Other Gulf countries, like Qatar or Saudi Arabia, follow similar models with low annual taxes but higher upfront fees or levies. However, investors should not overlook registration fees, service charges, and potential future reforms, as governments across the region continue to diversify their revenue sources beyond oil.


That said, compared to Western markets, the Middle East remains highly attractive for investors seeking low holding costs and tax efficiency. This explains the steady influx of international buyers into Dubai’s luxury real estate market.
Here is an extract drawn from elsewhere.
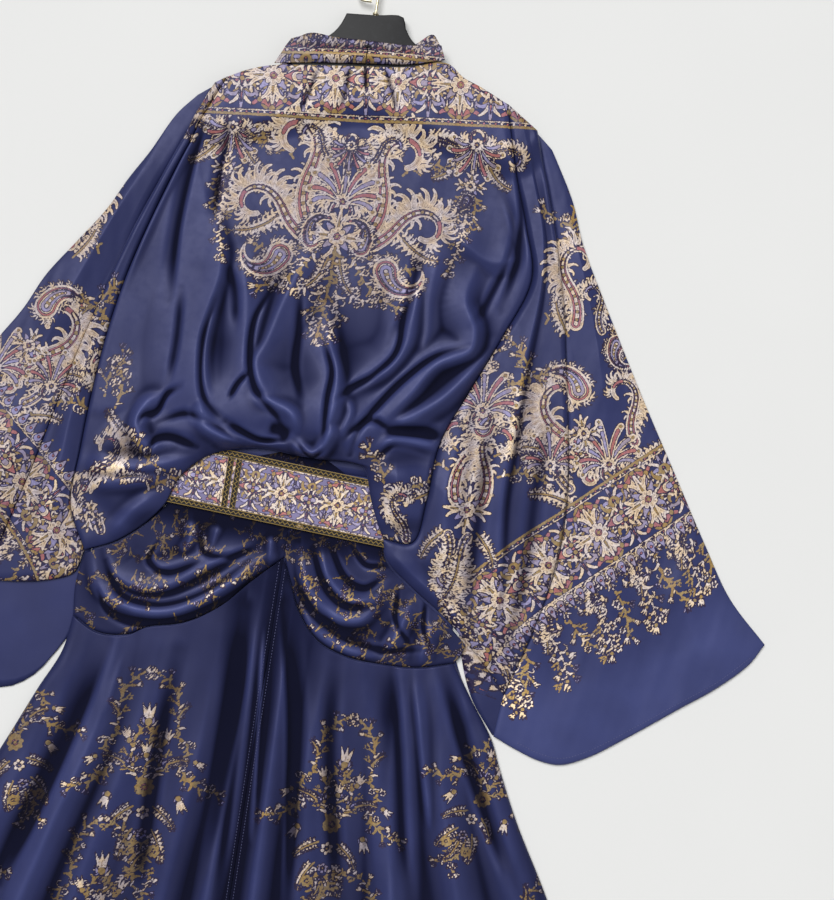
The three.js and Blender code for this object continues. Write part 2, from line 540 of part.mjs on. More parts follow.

4. Key Takeaways for Global Investors

Comparing property taxes across regions reveals why global investors must carefully assess holding costs before purchasing. A villa in Dubai might seem more profitable than a Paris apartment on the surface, but differences in appreciation potential, liquidity, and legal protections also matter. Likewise, while U.S. property taxes can be high, the transparency and stability of the market often justify the costs.


Ultimately, understanding property tax systems is not just about minimizing expenses—it is about aligning investments with long-term goals. Taxes affect not only annual cash flow but also exit strategies and resale values. For globally diversified portfolios, the smartest approach is to balance markets with high appreciation potential against those with favorable tax regimes.




5. The Bigger Picture: Taxes and Strategic Planning

Property taxation is one of the most overlooked aspects of international real estate investment. It may not be as exciting as beachfront views or luxury amenities, but it can make the difference between a profitable and a problematic investment. Wealthy investors, institutions, and funds routinely model tax scenarios before purchasing abroad. Individual investors should do the same—seeking legal and financial guidance tailored to each jurisdiction.


In the end, property is a global asset class. Understanding taxation systems in different regions is a fundamental step toward smarter, safer, and more sustainable investment strategies.